Problem to work on: In full and without deviation, write out the entries that follow.

Records from a collection:
● ● ● ● ● ● ●
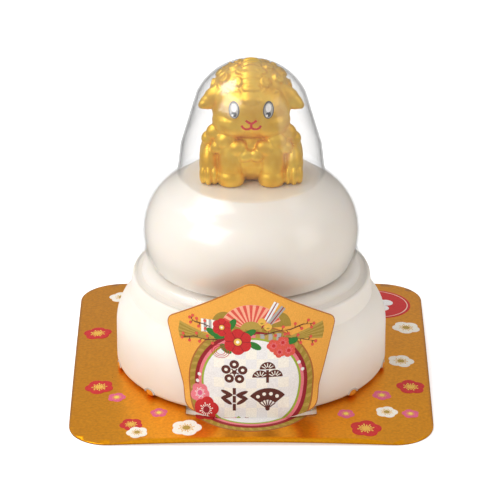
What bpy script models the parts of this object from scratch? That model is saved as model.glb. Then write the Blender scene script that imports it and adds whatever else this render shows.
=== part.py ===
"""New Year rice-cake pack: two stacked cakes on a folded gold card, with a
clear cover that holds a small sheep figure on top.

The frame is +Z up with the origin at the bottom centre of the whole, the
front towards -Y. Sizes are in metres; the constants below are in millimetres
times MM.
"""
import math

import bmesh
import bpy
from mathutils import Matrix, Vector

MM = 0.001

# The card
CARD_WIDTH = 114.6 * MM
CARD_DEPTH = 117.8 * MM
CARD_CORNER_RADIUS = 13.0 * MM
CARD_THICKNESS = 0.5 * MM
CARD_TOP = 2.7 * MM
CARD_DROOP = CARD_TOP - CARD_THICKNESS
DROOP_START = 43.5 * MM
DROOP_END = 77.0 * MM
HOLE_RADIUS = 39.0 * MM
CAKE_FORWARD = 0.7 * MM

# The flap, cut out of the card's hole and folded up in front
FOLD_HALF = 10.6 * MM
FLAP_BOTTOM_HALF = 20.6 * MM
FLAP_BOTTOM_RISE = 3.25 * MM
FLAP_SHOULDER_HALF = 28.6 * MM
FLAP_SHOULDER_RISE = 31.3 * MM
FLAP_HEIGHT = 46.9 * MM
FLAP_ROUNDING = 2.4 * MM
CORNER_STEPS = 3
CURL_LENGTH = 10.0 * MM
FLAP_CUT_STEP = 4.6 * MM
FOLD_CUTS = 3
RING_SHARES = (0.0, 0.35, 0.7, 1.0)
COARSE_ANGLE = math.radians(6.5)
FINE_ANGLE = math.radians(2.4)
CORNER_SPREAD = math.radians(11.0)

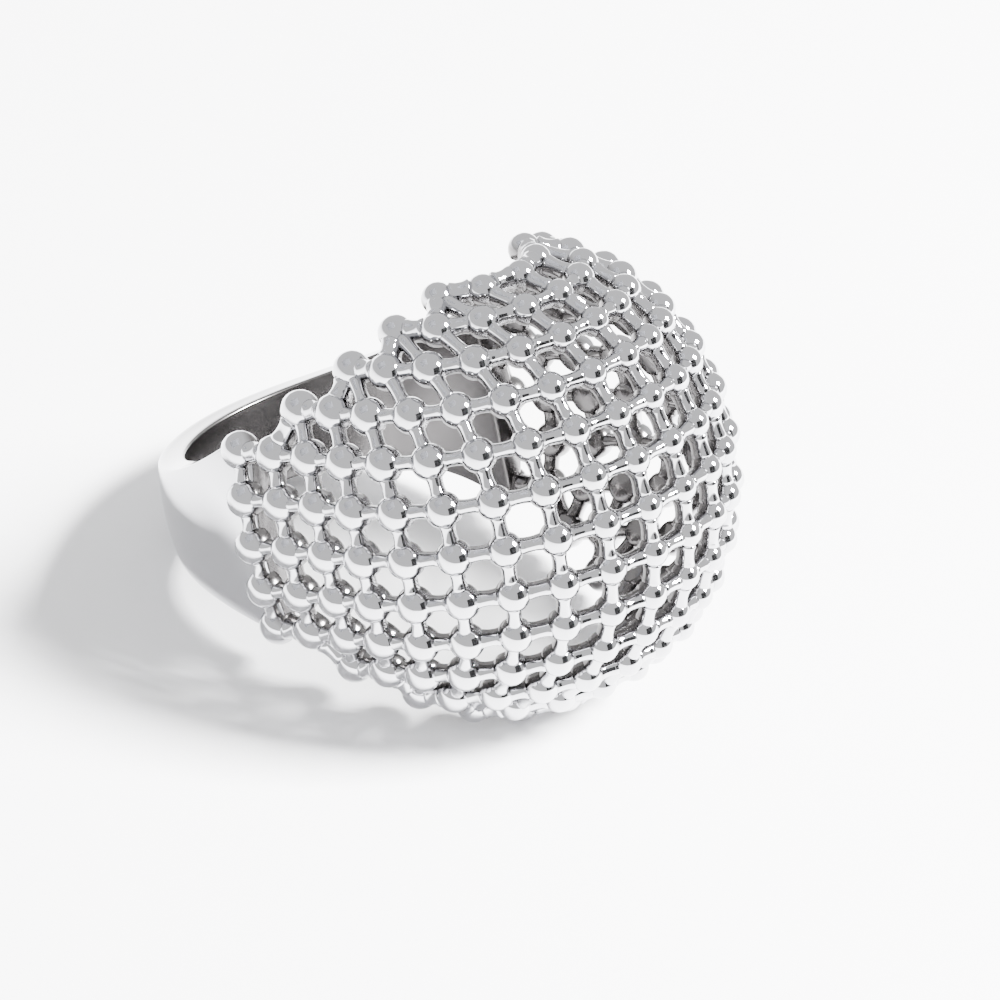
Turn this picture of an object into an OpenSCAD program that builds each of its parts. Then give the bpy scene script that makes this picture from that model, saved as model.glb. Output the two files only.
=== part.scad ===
● ● ● ● ● ● ●
Output for this task:
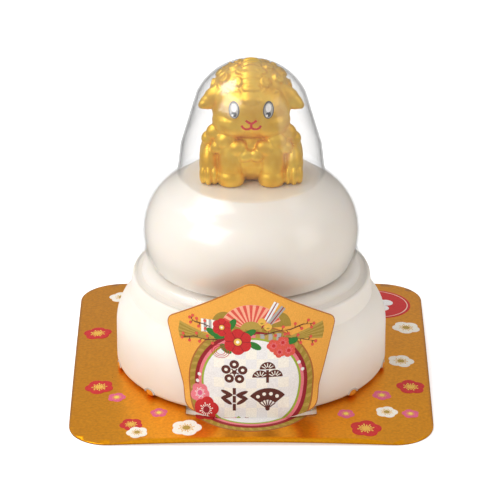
What bpy script models the parts of this object from scratch? That model is saved as model.glb. Then write the Blender scene script that imports it and adds whatever else this render shows.
=== part.py ===
"""New Year rice-cake pack: two stacked cakes on a folded gold card, with a
clear cover that holds a small sheep figure on top.

The frame is +Z up with the origin at the bottom centre of the whole, the
front towards -Y. Sizes are in metres; the constants below are in millimetres
times MM.
"""
import math

import bmesh
import bpy
from mathutils import Matrix, Vector

MM = 0.001

# The card
CARD_WIDTH = 114.6 * MM
CARD_DEPTH = 117.8 * MM
CARD_CORNER_RADIUS = 13.0 * MM
CARD_THICKNESS = 0.5 * MM
CARD_TOP = 2.7 * MM
CARD_DROOP = CARD_TOP - CARD_THICKNESS
DROOP_START = 43.5 * MM
DROOP_END = 77.0 * MM
HOLE_RADIUS = 39.0 * MM
CAKE_FORWARD = 0.7 * MM

# The flap, cut out of the card's hole and folded up in front
FOLD_HALF = 10.6 * MM
FLAP_BOTTOM_HALF = 20.6 * MM
FLAP_BOTTOM_RISE = 3.25 * MM
FLAP_SHOULDER_HALF = 28.6 * MM
FLAP_SHOULDER_RISE = 31.3 * MM
FLAP_HEIGHT = 46.9 * MM
FLAP_ROUNDING = 2.4 * MM
CORNER_STEPS = 3
CURL_LENGTH = 10.0 * MM
FLAP_CUT_STEP = 4.6 * MM
FOLD_CUTS = 3
RING_SHARES = (0.0, 0.35, 0.7, 1.0)
COARSE_ANGLE = math.radians(6.5)
FINE_ANGLE = math.radians(2.4)
CORNER_SPREAD = math.radians(11.0)

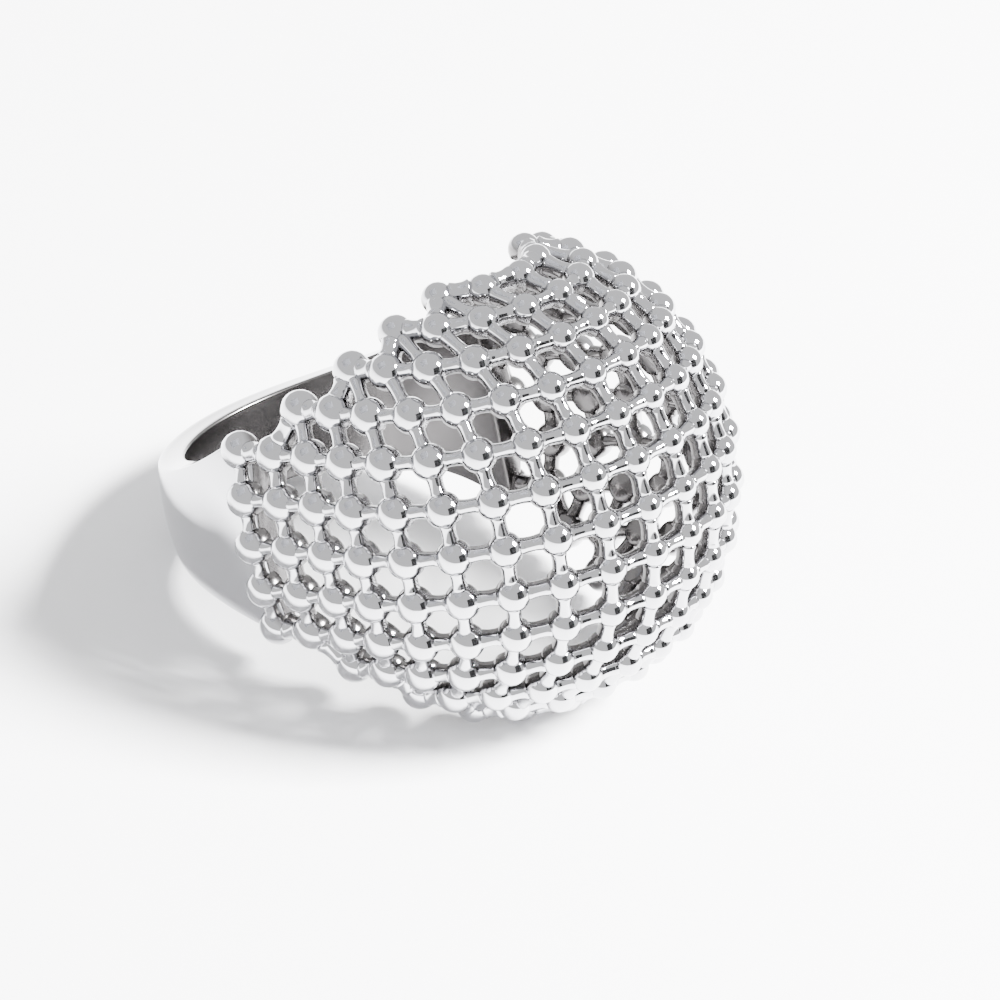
Turn this picture of an object into an OpenSCAD program that builds each of its parts. Then give the bpy scene script that makes this picture from that model, saved as model.glb. Output the two files only.
=== part.scad ===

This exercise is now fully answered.